══ DATA PROVIDED
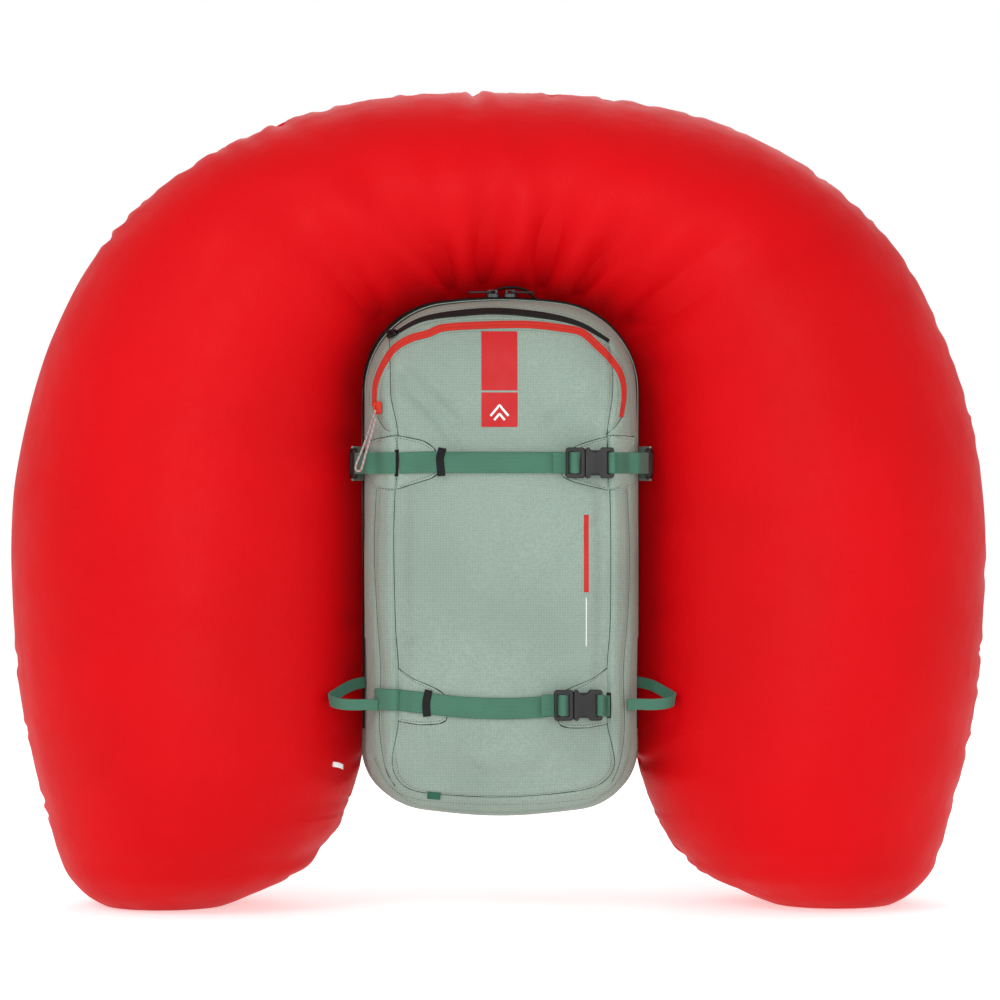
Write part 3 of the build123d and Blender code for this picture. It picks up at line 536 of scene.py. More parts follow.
def pack_shell():
    base = tree_of(*SHELL_NODES)
    surface["base"] = base

    def from_side(theta, y):
        d = Vector((math.cos(theta), 0, math.sin(theta)))
        return cast(base, Vector((MID[0], y, MID[1])) + d * 0.5, -d, Vector((0, 1.2 * MM, 0)))[0]

    first = np.linspace(0, 2 * math.pi, 1441)[:-1]
    rim = np.array([from_side(t, -0.06) for t in first])
    steps = np.linalg.norm(np.roll(rim, -1, 0) - rim, axis=1)
    run = np.concatenate([[0], np.cumsum(steps)])
    count = 640
    want = np.linspace(0, run[-1], count, endpoint=False)
    thetas = np.interp(want, run, np.concatenate([first, [2 * math.pi]]))
    rows, uv = [], []
    ys = np.concatenate([[-0.0008, -0.0025], np.linspace(-0.005, FRONT_Y, 48)])
    for y in ys:
        rows.append(np.array([from_side(t, y) for t in thetas]))
        uv.append(np.stack([want, np.full(count, y)], -1))
    edge = rows[-1][:, [0, 2]]
    reach = np.linalg.norm(edge - MID, axis=1).mean()
    shares = 1 - (np.arange(1, int(reach / (1.9 * MM))) * 1.9 * MM) / reach
    for s in shares[shares > 0.012]:
        ring = []
        for x, z in MID + (edge - MID) * s:
            hit = cast(base, Vector((x, -0.3, z)), Vector((0, 1, 0)), Vector((GAP_RAY, 0, GAP_RAY)))[0]
            ring.append(hit if hit is not None else Vector((x, FRONT_Y, z)))
        ring = np.array(ring)
        rows.append(ring)
        uv.append(ring[:, [0, 2]])
    grid = np.stack(rows)
    n, m, _ = grid.shape
    cap = grid[len(ys) - 1:, :, 1]
    for _ in range(16):
        cap[1:-1] = (cap[:-2] + 2 * cap[1:-1] + cap[2:]) / 4
        cap[1:] = (np.roll(cap[1:], 1, 1) + 2 * cap[1:] + np.roll(cap[1:], -1, 1)) / 4
    along = np.roll(grid, -1, 1) - np.roll(grid, 1, 1)
    down = np.gradient(grid, axis=0)
    normal = np.cross(along, down)
    normal /= np.linalg.norm(normal, axis=2)[:, :, None] + 1e-12
    middle = np.array([0, -0.06, 0.34])
    if ((grid - middle) * normal).sum() < 0:
        normal = -normal
    p = grid.reshape(-1, 3)
    nm = normal.reshape(-1, 3)
    x, y, z = p.T
    front = np.clip((-0.088 - y) / 0.02, 0, 1)
    bulge = np.zeros(len(p))
    for line, depth in ((SEAM_IN_L, 1.25), (SEAM_OUT_L, 0.9), (SEAM_OUT_R, 0.9), (SEAM_CURVE_L, 0.8), (SEAM_CURVE_R,
            0.8), (BOOT, 0.7)):
        d = line_distance(x, z, line)
        channel, bank = np.exp(-(d / 0.0022) ** 2), np.exp(-((d - 0.0055) / 0.0035) ** 2)
        bulge += front * MM * (-depth * channel + 0.45 * depth * bank)
    seam_in = line_distance(x, z, SEAM_IN_L)
    pucker = field(p, (150, 150, 150), 3.1)
    bulge += front * 0.55 * MM * pucker * np.exp(-(seam_in / 0.010) ** 2)
    bulge += 2.2 * MM * field(p, (9, 9, 9), 7.7) * np.clip(-y / 0.05, 0.25, 1)
    gusset = np.clip((np.abs(x) - 0.1) / 0.012, 0, 1)
    bulge += 0.9 * MM * gusset * field(p, (40, 40, 7), 1.3)
    low = np.clip((0.205 - z) / 0.03, 0, 1) * (1 - gusset)
    bulge += 0.8 * MM * low * field(p, (10, 10, 34), 5.2)
    # Tension folds that run from each patch's nose across the panel.
    for cx, cz, dx, dz, size in ((-0.060, 0.430, 0.5, 0.5, 0.8), (-0.085, 0.505, 0.72, -0.55, 1.3), (0.085, 0.505,
            -0.72, -0.55, 0.9), (-0.055, 0.215, 0.8, 0.45, 0.9), (0.055, 0.215, -0.8, 0.45, 0.9), (-0.07, 0.165, 0.8,
            -0.4, 0.9), (0.07, 0.165, -0.8, -0.4, 0.8)):
        u = (x - cx) * dx + (z - cz) * dz
        v = -(x - cx) * dz + (z - cz) * dx
        fold = np.sin(v / 0.0065) * np.exp(-(v / 0.012) ** 2) * np.exp(-((u - 0.022) / 0.022) ** 2)
        bulge += front * 1.7 * size * MM * fold
    ribs = np.clip((0.1075 - z) / 0.004, 0, 1) * front
    bulge += ribs * 0.16 * MM * np.sin(x / 0.00055)
    for x0, z0, x1, z1, size, half_width in ((-0.093, 0.515, -0.047, 0.470, 2.4, 0.010), (-0.09, 0.50, -0.035, 0.435,
            1.4, 0.007), (0.090, 0.49, 0.045, 0.47, 1.3, 0.008), (0.092, 0.375, 0.055, 0.34, 1.0, 0.008), (-0.095,
            0.262, -0.05, 0.285, 1.1, 0.008), (-0.07, 0.175, -0.02, 0.135, 1.2, 0.009), (0.07, 0.172, 0.03, 0.14, 1.2,
            0.009)):
        d = line_distance(x, z, [(x0, z0), ((x0 + x1) / 2, (z0 + z1) / 2 + 0.003), (x1, z1)])
        bulge -= front * 2.0 * size * MM * np.exp(-(d / (0.75 * half_width)) ** 2)
    # The soft crest between the top zip and the airbag's compartment.
    crest, valley = np.exp(-((y + 0.055) / 0.012) ** 2), np.exp(-((y + 0.075) / 0.0035) ** 2) * (z > 0.25)
    bulge += 0.5 * MM * crest - 1.3 * MM * valley
    bulge[: m] = 0
    p = p + nm * bulge[:, None]
    verts = np.vstack([p, p[-m:].mean(0)[None]])
    faces = [tuple(f) for f in grid_faces(n, m, wrap=True)]
    last = (n - 1) * m
    faces += [(last + k, last + (k + 1) % m, n * m) for k in range(m)]
    uvs = np.vstack([np.vstack(uv), verts[-1][[0, 2]][None]])
    obj = mesh_object("pack_shell", verts, faces, "shell", uvs)
    bpy.context.view_layer.update()
    me = obj.data
    if sum((f.normal.dot(f.center - Vector(middle)) > 0) - 0.5 for f in me.polygons) < 0:
        me.flip_normals()
    surface["skin"] = skin_tree(me)
    put(obj, replaces=SHELL_NODES)


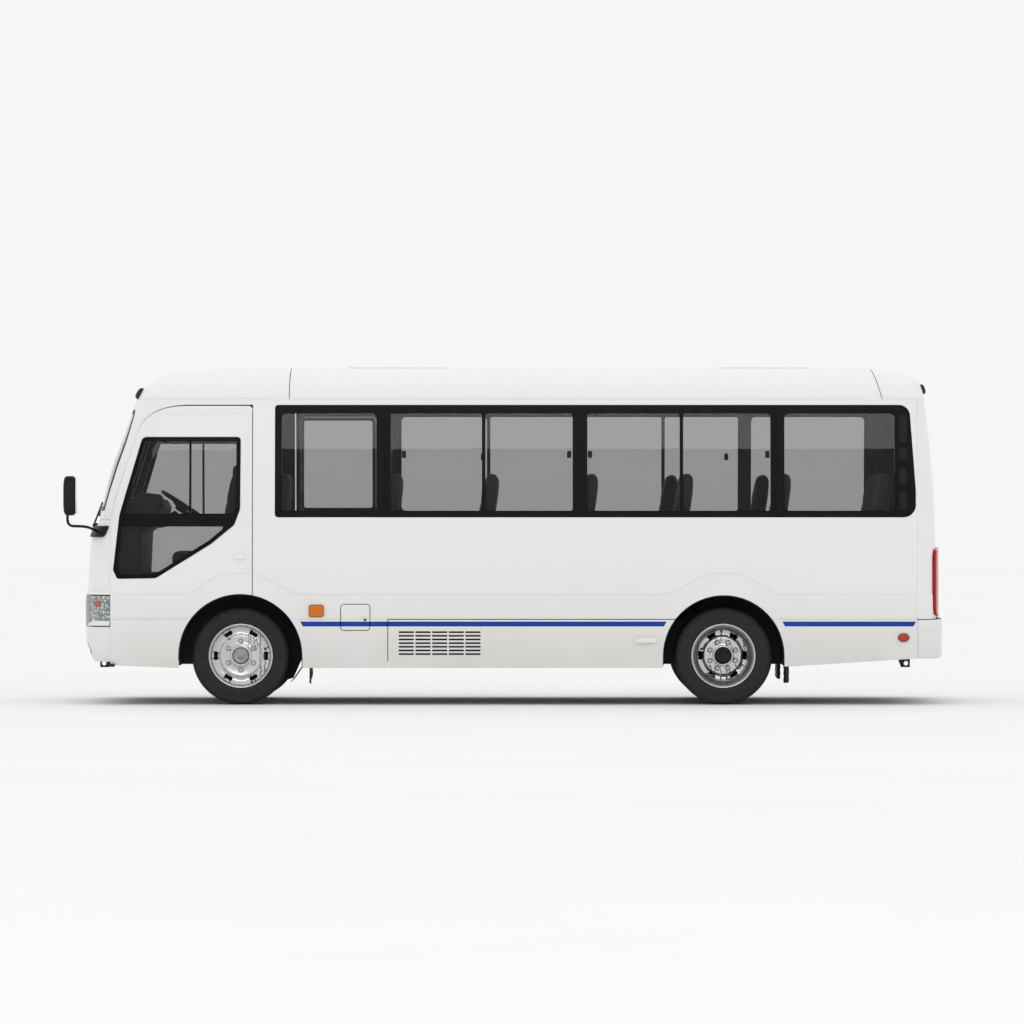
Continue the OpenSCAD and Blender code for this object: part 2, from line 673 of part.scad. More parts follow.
module fuel_flap() {
    color("white") intersection() {
        along_x(flap_x[0], flap_x[1]) wall_section([flap_z[0], 690, flap_z[1]], 0, 12);
        along_y(900, 1100) polygon(rounded(box_outline(flap_x[0], flap_x[1], flap_z[0], flap_z[1]), 22));
    }
}
module steering_wheel() {
    color("black") translate(steering_centre) rotate([0, -steering_tilt, 0]) {
        rotate_extrude() translate([steering_r - 14, 0]) circle(r = 14);
        translate([0, 0, -62]) cylinder(h = 42, r = 55);
        for (a = [90, 210, 330])
            rotate([0, 0, a]) rod([20, 0, -40], [steering_r - 14, 0, 0], 11);
    }
}
module knuckle() {
    translate([front_axle_x, 0, 0]) {
        translate([0, kingpin_y, 302]) cylinder(h = 188, r = 20);
        for (z = [302, 441])
            difference() {
                union() {
                    translate([0, kingpin_y, z]) cylinder(h = 49, r = 42);
                    block([-42, kingpin_y, z], [42, 832, z + 49]);
                }
            }
        block([-42, 808, 302], [42, 832, 490]);
        translate([0, 926, axle_z]) rotate([90, 0, 0]) cylinder(h = 926 - 815, r = 35);
        block([-190, 700, 445], [-20, 735, 470]);
        block([-60, 700, 445], [-20, 780, 470]);
    }
}
module front_left_knuckle() {
    color("dimgray") knuckle();
}
module front_right_knuckle() {
    color("dimgray") mirror([0, 1, 0]) knuckle();
}
// Slots through a wheel disc, one end round at each side
module disc_slots(r, y0, y1) {
    for (k = [0:5])
        rotate([0, k * 60, 0]) along_y(y0, y1) polygon(rounded(box_outline(-43, 43, r - 18, r + 18), 17));
}
module rim(y) {
    translate([0, y, 0]) rotate([90, 0, 0]) rotate_extrude() polygon([[228, -88], [rim_r, -88], [rim_r, -80],
        [242, -74], [242, 74], [rim_r, 80], [rim_r, 88], [228, 88]]);
}
module front_wheel() {
    translate([front_axle_x, 0, axle_z]) {
        rim(front_wheel_y);
        difference() {
            translate([0, front_wheel_y, 0]) rotate([-90, 0, 0]) rotate_extrude() polygon([
                [35 + running_fit, -8], [86, -8], [86, 40], [170, 40], [229, 12], [229, 24], [172, 52],
                [86, 52], [86, 72], [64, 80], [60, 104], [0, 108], [0, 84], [35 + running_fit, 84]]);
            disc_slots(203, 800, 960);
        }
    }
}
module front_left_wheel() {
    color("silver") front_wheel();
}
module front_right_wheel() {
    color("silver") mirror([0, 1, 0]) front_wheel();
}
module rear_wheels() {
    middle_y = rear_outer_y - twin_pitch / 2;
    translate([rear_axle_x, 0, axle_z]) {
        rim(rear_outer_y);
        rim(rear_outer_y - twin_pitch);
        difference() {
            translate([0, middle_y, 0]) rotate([-90, 0, 0]) rotate_extrude() polygon([
                [45 + running_fit, -120], [110, -120], [110, -12], [210, -12], [229, -44], [240, -44],
                [240, 44], [229, 44], [210, 12], [110, 12], [84, 40], [84, 150], [66, 158], [66, 180],
                [0, 184], [0, 158], [45 + running_fit, 158]]);
            disc_slots(178, middle_y - 50, middle_y + 50);
        }
    }
}
module rear_left_wheels() {
    color("silver") rear_wheels();
}
module rear_right_wheels() {
    color("silver") mirror([0, 1, 0]) rear_wheels();
}
module tyre(x, y) {
    half = tyre_w / 2;
    translate([x, y, axle_z]) rotate([90, 0, 0]) rotate_extrude() polygon([
        [243, -72], [263, -79], [264, -half + 6], [300, -half + 1], [340, -half], [376, -half + 7],
        [391, -half + 22], [tyre_r, -half + 46], [tyre_r, half - 46], [391, half - 22], [376, half - 7],
        [340, half], [300, half - 1], [264, half - 6], [263, 79], [243, 72]]);
}
module front_left_tyre() {
    color("black") tyre(front_axle_x, front_wheel_y);
}
module front_right_tyre() {
    color("black") tyre(front_axle_x, -front_wheel_y);
}
module rear_left_tyres() {
    color("black") for (y = [rear_outer_y, rear_outer_y - twin_pitch])
        tyre(rear_axle_x, y);
}
module rear_right_tyres() {
    color("black") for (y = [-rear_outer_y, twin_pitch - rear_outer_y])
        tyre(rear_axle_x, y);
}

chassis_frame();
cross_members();
engine();
fuel_tank();
exhaust();
propeller_shaft();
front_axle();
rear_axle();
leaf_springs();
floor();
wheel_houses();
engine_cover();
entrance_steps();
left_side_wall();
right_side_wall();
right_front_panel();
front_panel();
windscreen_pillars();
roof_panel();
roof_front_cap();
roof_rear_cap();
rear_panel();
front_bumper();
rear_bumper();
windscreen();
windows();
window_frames();
headlights();
tail_lights();
marker_lamps();
mirrors();
wipers();
mud_flaps();
dashboard();
driver_seat();
passenger_seats();
grab_rails();
driver_door();
driver_door_glass();
entrance_door();
entrance_door_glass();
side_hatch();
fuel_flap();
steering_wheel();
front_left_knuckle();
front_right_knuckle();
front_left_wheel();
front_right_wheel();
rear_left_wheels();
rear_right_wheels();
front_left_tyre();
front_right_tyre();
rear_left_tyres();
rear_right_tyres();
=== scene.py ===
# %% [markdown]
# # A seven-metre minibus
# The construction is loaded as a fixed frame: bodies, joints and plain solids, in metres, with +X forward,
# +Y to the vehicle's left and +Z up. This file gives each piece its real surface. The outer skin of a bus is
# thin sheet steel pressed over a frame, so it is made here as curved sheets with rolled edges. All of them
# sample one body shape, which is why neighbouring panels meet without a step.

# %% Frame and units
import math
import random

import bmesh
import bpy
import numpy as np
from mathutils import Matrix, Vector, noise
from mathutils.geometry import delaunay_2d_cdt


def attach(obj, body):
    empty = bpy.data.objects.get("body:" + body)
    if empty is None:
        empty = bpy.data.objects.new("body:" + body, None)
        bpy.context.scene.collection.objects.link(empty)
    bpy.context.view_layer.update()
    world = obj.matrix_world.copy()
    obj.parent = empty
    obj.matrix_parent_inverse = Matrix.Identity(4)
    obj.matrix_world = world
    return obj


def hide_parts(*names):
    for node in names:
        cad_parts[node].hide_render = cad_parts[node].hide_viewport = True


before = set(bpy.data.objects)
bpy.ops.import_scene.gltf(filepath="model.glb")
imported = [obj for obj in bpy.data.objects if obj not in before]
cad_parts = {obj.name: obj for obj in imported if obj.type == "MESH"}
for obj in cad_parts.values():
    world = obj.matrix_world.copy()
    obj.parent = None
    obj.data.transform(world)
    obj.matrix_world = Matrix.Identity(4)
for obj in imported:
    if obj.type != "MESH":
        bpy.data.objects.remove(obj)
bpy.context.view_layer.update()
MM = 0.001
random.seed(7)
LEFT, RIGHT = 1, -1

# %% [markdown]
# ## The camera
# A long lens far away keeps the side view almost free of perspective, as a product picture of a long
# vehicle needs. It looks along -Y, square to the left side, at the height of the window sills.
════
## TO DO
Which lines above run from the one containing "chassis_frame();" down to the one containing "before = set(bpy.data.objects)"? Repeat exactly those, both ends included, and nothing else.

## THE COMPLETED TASK
chassis_frame();
cross_members();
engine();
fuel_tank();
exhaust();
propeller_shaft();
front_axle();
rear_axle();
leaf_springs();
floor();
wheel_houses();
engine_cover();
entrance_steps();
left_side_wall();
right_side_wall();
right_front_panel();
front_panel();
windscreen_pillars();
roof_panel();
roof_front_cap();
roof_rear_cap();
rear_panel();
front_bumper();
rear_bumper();
windscreen();
windows();
window_frames();
headlights();
tail_lights();
marker_lamps();
mirrors();
wipers();
mud_flaps();
dashboard();
driver_seat();
passenger_seats();
grab_rails();
driver_door();
driver_door_glass();
entrance_door();
entrance_door_glass();
side_hatch();
fuel_flap();
steering_wheel();
front_left_knuckle();
front_right_knuckle();
front_left_wheel();
front_right_wheel();
rear_left_wheels();
rear_right_wheels();
front_left_tyre();
front_right_tyre();
rear_left_tyres();
rear_right_tyres();
=== scene.py ===
# %% [markdown]
# # A seven-metre minibus
# The construction is loaded as a fixed frame: bodies, joints and plain solids, in metres, with +X forward,
# +Y to the vehicle's left and +Z up. This file gives each piece its real surface. The outer skin of a bus is
# thin sheet steel pressed over a frame, so it is made here as curved sheets with rolled edges. All of them
# sample one body shape, which is why neighbouring panels meet without a step.

# %% Frame and units
import math
import random

import bmesh
import bpy
import numpy as np
from mathutils import Matrix, Vector, noise
from mathutils.geometry import delaunay_2d_cdt


def attach(obj, body):
    empty = bpy.data.objects.get("body:" + body)
    if empty is None:
        empty = bpy.data.objects.new("body:" + body, None)
        bpy.context.scene.collection.objects.link(empty)
    bpy.context.view_layer.update()
    world = obj.matrix_world.copy()
    obj.parent = empty
    obj.matrix_parent_inverse = Matrix.Identity(4)
    obj.matrix_world = world
    return obj


def hide_parts(*names):
    for node in names:
        cad_parts[node].hide_render = cad_parts[node].hide_viewport = True


before = set(bpy.data.objects)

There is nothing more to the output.